Chain your wagons together into a square or circle, put your guns behind the walls, and make your enemy come to you.
That's the whole concept stripped down to its bones, and it's not complicated. What made it work was discipline and positioning — two things that haven't changed in 600 years. Every time someone explains why they run a barricade stage the way they do, they're working from the same basic logic Žižka was.
The crossbowmen and handgunners would emerge through the loopholes and concentrate fire on the horses specifically — unhorsing knights rather than trying to penetrate their armor directly.

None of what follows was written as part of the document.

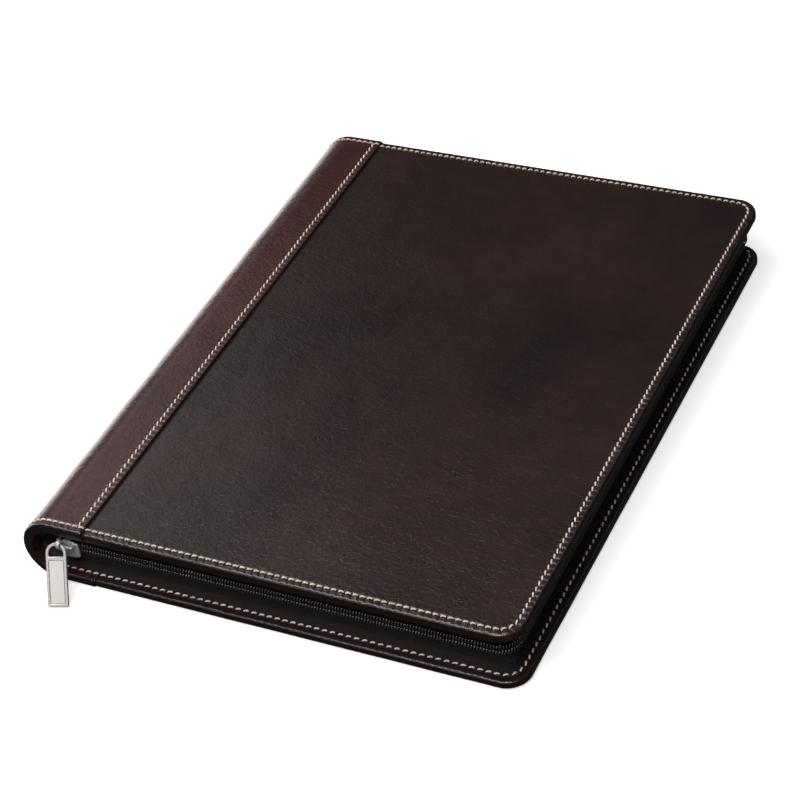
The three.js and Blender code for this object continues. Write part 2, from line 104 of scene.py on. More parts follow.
RIGHT = front_high[0]
EDGE_Y = front_high[1]
HEIGHT = spine_high[2]
FRONT_TOP = front_high[2]
COVER = front_high[2] - front_low[2]
SPINE_R = HEIGHT / 2
SPINE_X = shell_low[0] + SPINE_R
OVERLAY_X = spine_high[0]
CHAIN_Z = (lower_coil_high[2] + upper_coil_low[2]) / 2
CHAIN_INSET = EDGE_Y + lower_coil_low[1]
ZIP_END_X = stop_low[0]

# ---- sizes of the looks ----
CORNER = 12  # corner radius of the covers
CHAIN_CENTRE = 15  # how far in the zip's corners have their centre
SEAM_INSET = 3.9  # stitch line from the covers' edges
SEAM_BACK = 3.3  # stitch line from the spine leather's edge
STITCH = 3.6
FOOT_STITCH = 4.1
SAMPLES = 6  # rows of mesh for each stitch
RIM_TOP = 1.3  # radius of the rim's upper corner
RIM_SIDE = 1.0
HEM = 14
BACK_LIFT = 0.4  # the back panel stands that far above the spine leather's outer face
OVERLAY_OUT = 0.3  # the spine leather's ends stand that far out past the panels
COIL_PITCH = 1.5
LEATHER = 0.9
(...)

This is the part that deserves more attention. Žižka wasn't trying to solve a problem he couldn't solve — he was finding the problem he could solve. Early hand cannons weren't going to punch through plate at any practical distance. A horse is a much bigger, softer target than the man on it. That's not a workaround, that's good threat assessment. You see the same thinking at a 3-gun stage when someone doesn't waste time on a hard shot when an easier one drops the same target.
The píšťala was the Hussite term for their hand cannons. The Wikipedia source explains that the word means "pipe" or "fife" in Czech, referring to the weapon's shape, and notes that the word pistol may derive from this term.
Every time I pull a pistol out of the range bag I apparently owe a debt to a 15th century Bohemian pipe-shaped tube packed with black powder. That's not nothing. The etymology running from a wagon-mounted peasant firearm to what's sitting in your holster right now is a straight line — just a very long one.
The Wagenburg changed that. It gave early firearms a structural role in combined-arms battle doctrine: the handgunners and crossbowmen operated from protected positions with clear fields of fire, the artillery provided suppression and area denial at range, and the melee infantry served as the exploitation force once the guns had done their work.
Before Žižka, a handgunner on a battlefield was basically a slow-loading liability waiting for someone to ride him down between shots. Behind a wagon wall with a loophole and a melee fighter covering the gap next to him, he became a real threat. The gun didn't change — the system around it did. That's the actual lesson here.
What's the most useful thing someone ever changed around your firearm — not the gun itself, but the gear, the setup, or the technique — that made it noticeably more effective in whatever context you use it?